WRITTEN REQUEST: Starting at the line containing "Continue the OpenSCAD", copy each line exactly, ending with the line containing "bpy.data.objects.remove(cutter)". Leave out everything else.

EXTRACTED INFORMATION:
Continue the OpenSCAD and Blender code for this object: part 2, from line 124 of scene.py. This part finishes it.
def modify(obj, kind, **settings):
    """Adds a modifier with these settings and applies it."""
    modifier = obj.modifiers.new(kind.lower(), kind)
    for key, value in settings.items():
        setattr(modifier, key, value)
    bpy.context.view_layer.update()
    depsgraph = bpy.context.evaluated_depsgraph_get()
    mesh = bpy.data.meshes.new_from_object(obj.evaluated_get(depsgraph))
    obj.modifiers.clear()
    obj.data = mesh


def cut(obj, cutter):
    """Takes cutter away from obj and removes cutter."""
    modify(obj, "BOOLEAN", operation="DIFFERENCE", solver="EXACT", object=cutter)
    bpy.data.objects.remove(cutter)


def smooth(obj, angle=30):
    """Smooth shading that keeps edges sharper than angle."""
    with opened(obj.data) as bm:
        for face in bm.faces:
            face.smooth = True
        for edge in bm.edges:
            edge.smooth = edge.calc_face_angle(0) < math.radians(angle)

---

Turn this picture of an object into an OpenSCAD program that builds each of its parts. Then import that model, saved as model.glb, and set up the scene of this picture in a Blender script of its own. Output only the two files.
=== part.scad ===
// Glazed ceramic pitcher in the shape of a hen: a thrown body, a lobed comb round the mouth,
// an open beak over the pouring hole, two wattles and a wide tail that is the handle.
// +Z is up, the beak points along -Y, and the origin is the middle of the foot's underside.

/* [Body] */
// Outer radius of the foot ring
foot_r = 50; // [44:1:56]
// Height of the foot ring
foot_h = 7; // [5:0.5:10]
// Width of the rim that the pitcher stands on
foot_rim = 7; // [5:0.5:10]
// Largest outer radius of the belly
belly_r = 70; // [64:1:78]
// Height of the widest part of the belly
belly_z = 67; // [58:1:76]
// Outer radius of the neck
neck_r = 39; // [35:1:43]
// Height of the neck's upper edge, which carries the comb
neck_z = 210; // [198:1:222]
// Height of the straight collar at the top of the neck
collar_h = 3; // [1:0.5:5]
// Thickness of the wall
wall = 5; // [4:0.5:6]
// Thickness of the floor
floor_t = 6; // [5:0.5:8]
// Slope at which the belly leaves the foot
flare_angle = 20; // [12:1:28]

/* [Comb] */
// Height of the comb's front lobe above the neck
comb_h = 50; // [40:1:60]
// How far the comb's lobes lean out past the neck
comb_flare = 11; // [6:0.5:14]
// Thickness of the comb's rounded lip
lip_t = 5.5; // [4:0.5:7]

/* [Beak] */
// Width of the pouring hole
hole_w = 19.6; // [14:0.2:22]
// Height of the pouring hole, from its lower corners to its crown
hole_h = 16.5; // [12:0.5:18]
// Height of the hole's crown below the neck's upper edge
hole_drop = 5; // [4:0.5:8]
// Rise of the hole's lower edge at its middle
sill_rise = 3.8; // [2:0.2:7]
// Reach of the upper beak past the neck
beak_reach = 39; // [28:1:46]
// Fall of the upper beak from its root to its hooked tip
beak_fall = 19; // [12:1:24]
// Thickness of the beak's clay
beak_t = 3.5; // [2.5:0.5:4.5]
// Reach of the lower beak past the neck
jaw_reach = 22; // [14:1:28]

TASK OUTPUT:
Continue the OpenSCAD and Blender code for this object: part 2, from line 124 of scene.py. This part finishes it.
def modify(obj, kind, **settings):
    """Adds a modifier with these settings and applies it."""
    modifier = obj.modifiers.new(kind.lower(), kind)
    for key, value in settings.items():
        setattr(modifier, key, value)
    bpy.context.view_layer.update()
    depsgraph = bpy.context.evaluated_depsgraph_get()
    mesh = bpy.data.meshes.new_from_object(obj.evaluated_get(depsgraph))
    obj.modifiers.clear()
    obj.data = mesh


def cut(obj, cutter):
    """Takes cutter away from obj and removes cutter."""
    modify(obj, "BOOLEAN", operation="DIFFERENCE", solver="EXACT", object=cutter)
    bpy.data.objects.remove(cutter)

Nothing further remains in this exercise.